--- Start Given material ---
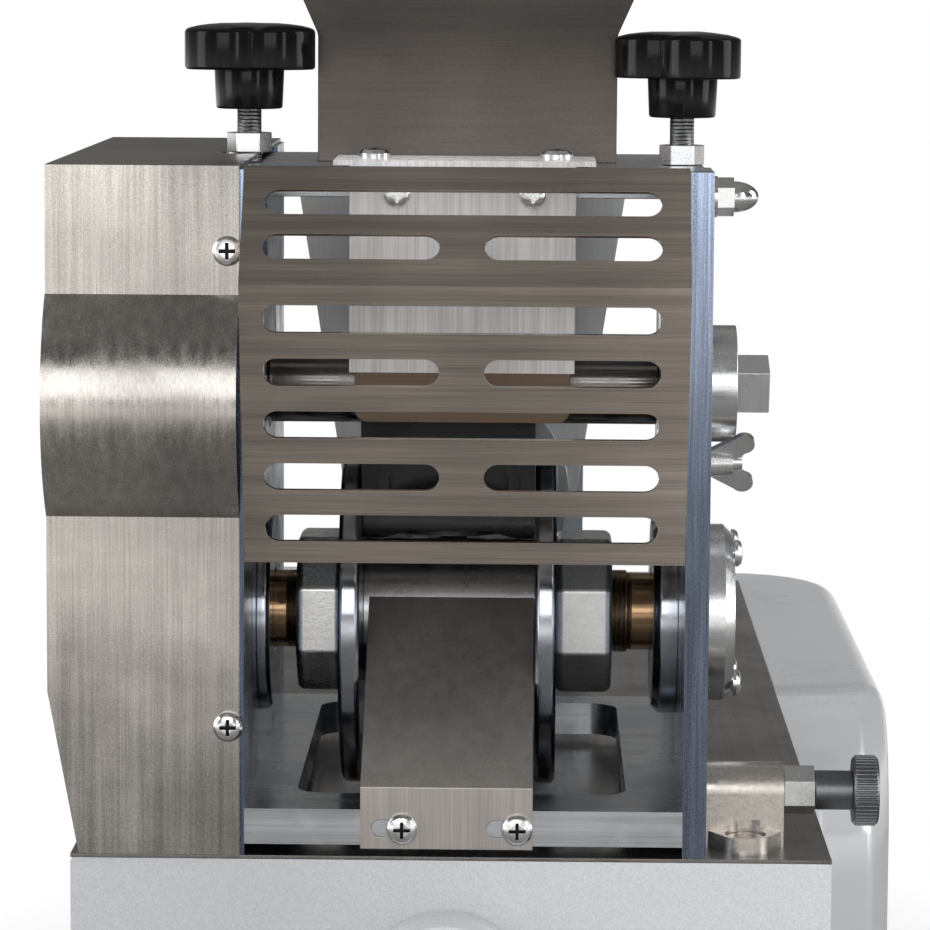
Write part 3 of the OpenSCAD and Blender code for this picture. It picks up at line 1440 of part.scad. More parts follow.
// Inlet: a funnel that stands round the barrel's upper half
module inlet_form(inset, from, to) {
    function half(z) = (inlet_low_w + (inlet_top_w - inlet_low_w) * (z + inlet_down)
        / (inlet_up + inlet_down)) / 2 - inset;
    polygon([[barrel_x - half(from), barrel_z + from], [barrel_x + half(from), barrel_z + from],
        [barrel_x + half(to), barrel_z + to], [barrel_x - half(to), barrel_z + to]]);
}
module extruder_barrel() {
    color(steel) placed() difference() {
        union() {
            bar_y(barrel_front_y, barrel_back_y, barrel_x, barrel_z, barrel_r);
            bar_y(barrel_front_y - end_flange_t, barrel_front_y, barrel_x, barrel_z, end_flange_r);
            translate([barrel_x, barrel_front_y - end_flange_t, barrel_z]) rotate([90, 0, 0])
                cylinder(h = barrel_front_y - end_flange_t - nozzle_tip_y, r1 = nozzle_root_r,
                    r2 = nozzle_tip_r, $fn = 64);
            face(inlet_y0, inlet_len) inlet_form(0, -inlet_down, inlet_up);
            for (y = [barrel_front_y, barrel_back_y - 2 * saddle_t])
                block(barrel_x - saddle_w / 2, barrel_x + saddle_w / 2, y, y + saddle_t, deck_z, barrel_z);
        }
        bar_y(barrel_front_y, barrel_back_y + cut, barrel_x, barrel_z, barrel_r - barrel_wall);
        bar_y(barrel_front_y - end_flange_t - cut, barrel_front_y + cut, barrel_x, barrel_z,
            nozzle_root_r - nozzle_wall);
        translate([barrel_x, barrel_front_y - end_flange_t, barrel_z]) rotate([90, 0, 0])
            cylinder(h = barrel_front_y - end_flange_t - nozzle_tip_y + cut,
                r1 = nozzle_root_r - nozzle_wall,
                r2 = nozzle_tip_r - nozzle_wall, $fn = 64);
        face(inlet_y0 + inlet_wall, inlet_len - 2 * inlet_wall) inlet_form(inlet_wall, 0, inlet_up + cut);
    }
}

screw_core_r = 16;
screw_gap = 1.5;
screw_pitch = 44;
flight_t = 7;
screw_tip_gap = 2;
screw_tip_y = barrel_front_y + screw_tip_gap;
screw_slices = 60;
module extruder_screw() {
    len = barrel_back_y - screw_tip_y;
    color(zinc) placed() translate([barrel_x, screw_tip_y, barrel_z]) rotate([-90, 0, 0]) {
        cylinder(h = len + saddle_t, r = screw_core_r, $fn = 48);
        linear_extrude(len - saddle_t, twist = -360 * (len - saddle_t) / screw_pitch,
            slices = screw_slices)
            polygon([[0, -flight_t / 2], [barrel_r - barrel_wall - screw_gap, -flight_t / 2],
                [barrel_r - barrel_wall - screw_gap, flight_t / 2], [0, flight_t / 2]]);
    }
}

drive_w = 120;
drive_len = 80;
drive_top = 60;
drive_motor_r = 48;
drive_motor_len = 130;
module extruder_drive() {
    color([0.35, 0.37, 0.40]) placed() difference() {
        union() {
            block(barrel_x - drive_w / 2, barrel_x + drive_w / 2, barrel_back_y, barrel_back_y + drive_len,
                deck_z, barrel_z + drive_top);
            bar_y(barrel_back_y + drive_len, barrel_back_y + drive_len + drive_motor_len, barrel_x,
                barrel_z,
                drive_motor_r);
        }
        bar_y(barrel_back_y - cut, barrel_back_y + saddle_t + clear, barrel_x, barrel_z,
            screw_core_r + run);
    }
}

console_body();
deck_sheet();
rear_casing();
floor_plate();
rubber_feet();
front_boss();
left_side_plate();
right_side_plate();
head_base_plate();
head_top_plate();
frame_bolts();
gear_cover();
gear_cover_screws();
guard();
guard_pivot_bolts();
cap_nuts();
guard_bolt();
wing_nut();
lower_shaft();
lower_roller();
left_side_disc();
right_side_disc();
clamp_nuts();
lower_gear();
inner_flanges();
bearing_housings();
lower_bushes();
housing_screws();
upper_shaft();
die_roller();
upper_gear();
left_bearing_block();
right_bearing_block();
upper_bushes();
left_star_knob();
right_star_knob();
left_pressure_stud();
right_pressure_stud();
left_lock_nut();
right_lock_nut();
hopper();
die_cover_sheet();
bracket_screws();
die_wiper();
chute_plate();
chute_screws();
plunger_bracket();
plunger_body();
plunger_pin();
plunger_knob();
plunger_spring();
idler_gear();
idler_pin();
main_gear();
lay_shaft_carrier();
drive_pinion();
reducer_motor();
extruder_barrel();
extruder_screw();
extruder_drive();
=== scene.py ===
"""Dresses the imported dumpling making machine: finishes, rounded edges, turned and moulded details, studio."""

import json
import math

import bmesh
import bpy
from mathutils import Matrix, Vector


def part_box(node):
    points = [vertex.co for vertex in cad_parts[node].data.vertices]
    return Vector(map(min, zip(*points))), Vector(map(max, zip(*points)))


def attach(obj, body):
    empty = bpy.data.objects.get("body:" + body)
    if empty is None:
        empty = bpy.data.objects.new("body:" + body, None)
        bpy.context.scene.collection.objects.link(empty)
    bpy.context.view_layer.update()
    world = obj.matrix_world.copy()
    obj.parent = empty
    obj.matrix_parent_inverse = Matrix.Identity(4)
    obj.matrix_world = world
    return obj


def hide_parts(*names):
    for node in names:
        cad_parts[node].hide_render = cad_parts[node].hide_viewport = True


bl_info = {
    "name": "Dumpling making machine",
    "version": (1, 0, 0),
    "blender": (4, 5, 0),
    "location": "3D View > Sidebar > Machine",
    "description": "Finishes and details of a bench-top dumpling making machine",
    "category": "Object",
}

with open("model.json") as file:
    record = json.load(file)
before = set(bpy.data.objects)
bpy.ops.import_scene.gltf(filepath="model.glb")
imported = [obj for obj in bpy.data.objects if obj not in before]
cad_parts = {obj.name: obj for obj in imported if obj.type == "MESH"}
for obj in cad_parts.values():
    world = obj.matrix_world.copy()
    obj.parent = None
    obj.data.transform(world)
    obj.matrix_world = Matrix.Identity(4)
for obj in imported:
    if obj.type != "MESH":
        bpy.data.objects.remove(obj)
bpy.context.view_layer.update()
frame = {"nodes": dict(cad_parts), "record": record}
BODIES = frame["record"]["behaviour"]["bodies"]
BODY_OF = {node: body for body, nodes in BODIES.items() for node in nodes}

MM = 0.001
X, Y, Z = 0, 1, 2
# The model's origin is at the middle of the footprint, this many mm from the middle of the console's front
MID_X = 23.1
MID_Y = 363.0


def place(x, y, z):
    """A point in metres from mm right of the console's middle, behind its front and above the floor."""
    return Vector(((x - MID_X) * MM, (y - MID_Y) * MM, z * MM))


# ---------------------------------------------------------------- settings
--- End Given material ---
What you have to do: All of the data needs to be printed once more, exactly.

Expected answer:
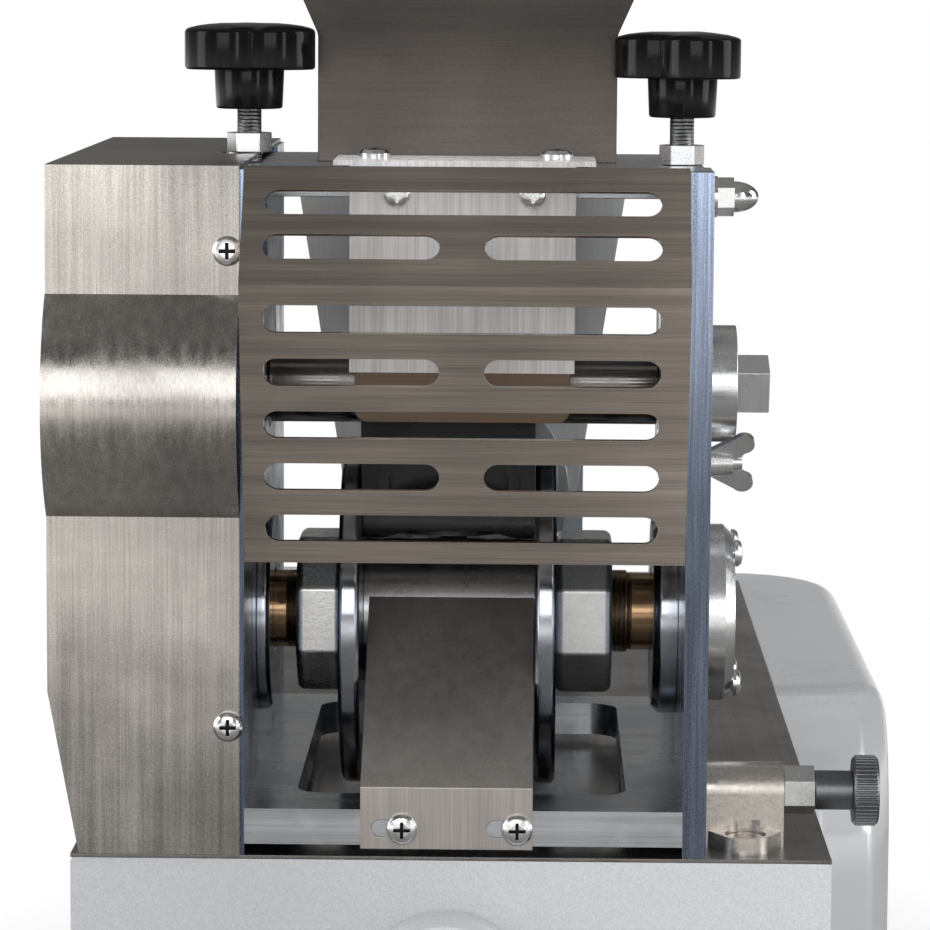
Write part 3 of the OpenSCAD and Blender code for this picture. It picks up at line 1440 of part.scad. More parts follow.
// Inlet: a funnel that stands round the barrel's upper half
module inlet_form(inset, from, to) {
    function half(z) = (inlet_low_w + (inlet_top_w - inlet_low_w) * (z + inlet_down)
        / (inlet_up + inlet_down)) / 2 - inset;
    polygon([[barrel_x - half(from), barrel_z + from], [barrel_x + half(from), barrel_z + from],
        [barrel_x + half(to), barrel_z + to], [barrel_x - half(to), barrel_z + to]]);
}
module extruder_barrel() {
    color(steel) placed() difference() {
        union() {
            bar_y(barrel_front_y, barrel_back_y, barrel_x, barrel_z, barrel_r);
            bar_y(barrel_front_y - end_flange_t, barrel_front_y, barrel_x, barrel_z, end_flange_r);
            translate([barrel_x, barrel_front_y - end_flange_t, barrel_z]) rotate([90, 0, 0])
                cylinder(h = barrel_front_y - end_flange_t - nozzle_tip_y, r1 = nozzle_root_r,
                    r2 = nozzle_tip_r, $fn = 64);
            face(inlet_y0, inlet_len) inlet_form(0, -inlet_down, inlet_up);
            for (y = [barrel_front_y, barrel_back_y - 2 * saddle_t])
                block(barrel_x - saddle_w / 2, barrel_x + saddle_w / 2, y, y + saddle_t, deck_z, barrel_z);
        }
        bar_y(barrel_front_y, barrel_back_y + cut, barrel_x, barrel_z, barrel_r - barrel_wall);
        bar_y(barrel_front_y - end_flange_t - cut, barrel_front_y + cut, barrel_x, barrel_z,
            nozzle_root_r - nozzle_wall);
        translate([barrel_x, barrel_front_y - end_flange_t, barrel_z]) rotate([90, 0, 0])
            cylinder(h = barrel_front_y - end_flange_t - nozzle_tip_y + cut,
                r1 = nozzle_root_r - nozzle_wall,
                r2 = nozzle_tip_r - nozzle_wall, $fn = 64);
        face(inlet_y0 + inlet_wall, inlet_len - 2 * inlet_wall) inlet_form(inlet_wall, 0, inlet_up + cut);
    }
}

screw_core_r = 16;
screw_gap = 1.5;
screw_pitch = 44;
flight_t = 7;
screw_tip_gap = 2;
screw_tip_y = barrel_front_y + screw_tip_gap;
screw_slices = 60;
module extruder_screw() {
    len = barrel_back_y - screw_tip_y;
    color(zinc) placed() translate([barrel_x, screw_tip_y, barrel_z]) rotate([-90, 0, 0]) {
        cylinder(h = len + saddle_t, r = screw_core_r, $fn = 48);
        linear_extrude(len - saddle_t, twist = -360 * (len - saddle_t) / screw_pitch,
            slices = screw_slices)
            polygon([[0, -flight_t / 2], [barrel_r - barrel_wall - screw_gap, -flight_t / 2],
                [barrel_r - barrel_wall - screw_gap, flight_t / 2], [0, flight_t / 2]]);
    }
}

drive_w = 120;
drive_len = 80;
drive_top = 60;
drive_motor_r = 48;
drive_motor_len = 130;
module extruder_drive() {
    color([0.35, 0.37, 0.40]) placed() difference() {
        union() {
            block(barrel_x - drive_w / 2, barrel_x + drive_w / 2, barrel_back_y, barrel_back_y + drive_len,
                deck_z, barrel_z + drive_top);
            bar_y(barrel_back_y + drive_len, barrel_back_y + drive_len + drive_motor_len, barrel_x,
                barrel_z,
                drive_motor_r);
        }
        bar_y(barrel_back_y - cut, barrel_back_y + saddle_t + clear, barrel_x, barrel_z,
            screw_core_r + run);
    }
}

console_body();
deck_sheet();
rear_casing();
floor_plate();
rubber_feet();
front_boss();
left_side_plate();
right_side_plate();
head_base_plate();
head_top_plate();
frame_bolts();
gear_cover();
gear_cover_screws();
guard();
guard_pivot_bolts();
cap_nuts();
guard_bolt();
wing_nut();
lower_shaft();
lower_roller();
left_side_disc();
right_side_disc();
clamp_nuts();
lower_gear();
inner_flanges();
bearing_housings();
lower_bushes();
housing_screws();
upper_shaft();
die_roller();
upper_gear();
left_bearing_block();
right_bearing_block();
upper_bushes();
left_star_knob();
right_star_knob();
left_pressure_stud();
right_pressure_stud();
left_lock_nut();
right_lock_nut();
hopper();
die_cover_sheet();
bracket_screws();
die_wiper();
chute_plate();
chute_screws();
plunger_bracket();
plunger_body();
plunger_pin();
plunger_knob();
plunger_spring();
idler_gear();
idler_pin();
main_gear();
lay_shaft_carrier();
drive_pinion();
reducer_motor();
extruder_barrel();
extruder_screw();
extruder_drive();
=== scene.py ===
"""Dresses the imported dumpling making machine: finishes, rounded edges, turned and moulded details, studio."""

import json
import math

import bmesh
import bpy
from mathutils import Matrix, Vector


def part_box(node):
    points = [vertex.co for vertex in cad_parts[node].data.vertices]
    return Vector(map(min, zip(*points))), Vector(map(max, zip(*points)))


def attach(obj, body):
    empty = bpy.data.objects.get("body:" + body)
    if empty is None:
        empty = bpy.data.objects.new("body:" + body, None)
        bpy.context.scene.collection.objects.link(empty)
    bpy.context.view_layer.update()
    world = obj.matrix_world.copy()
    obj.parent = empty
    obj.matrix_parent_inverse = Matrix.Identity(4)
    obj.matrix_world = world
    return obj


def hide_parts(*names):
    for node in names:
        cad_parts[node].hide_render = cad_parts[node].hide_viewport = True


bl_info = {
    "name": "Dumpling making machine",
    "version": (1, 0, 0),
    "blender": (4, 5, 0),
    "location": "3D View > Sidebar > Machine",
    "description": "Finishes and details of a bench-top dumpling making machine",
    "category": "Object",
}

with open("model.json") as file:
    record = json.load(file)
before = set(bpy.data.objects)
bpy.ops.import_scene.gltf(filepath="model.glb")
imported = [obj for obj in bpy.data.objects if obj not in before]
cad_parts = {obj.name: obj for obj in imported if obj.type == "MESH"}
for obj in cad_parts.values():
    world = obj.matrix_world.copy()
    obj.parent = None
    obj.data.transform(world)
    obj.matrix_world = Matrix.Identity(4)
for obj in imported:
    if obj.type != "MESH":
        bpy.data.objects.remove(obj)
bpy.context.view_layer.update()
frame = {"nodes": dict(cad_parts), "record": record}
BODIES = frame["record"]["behaviour"]["bodies"]
BODY_OF = {node: body for body, nodes in BODIES.items() for node in nodes}

MM = 0.001
X, Y, Z = 0, 1, 2
# The model's origin is at the middle of the footprint, this many mm from the middle of the console's front
MID_X = 23.1
MID_Y = 363.0


def place(x, y, z):
    """A point in metres from mm right of the console's middle, behind its front and above the floor."""
    return Vector(((x - MID_X) * MM, (y - MID_Y) * MM, z * MM))


# ---------------------------------------------------------------- settings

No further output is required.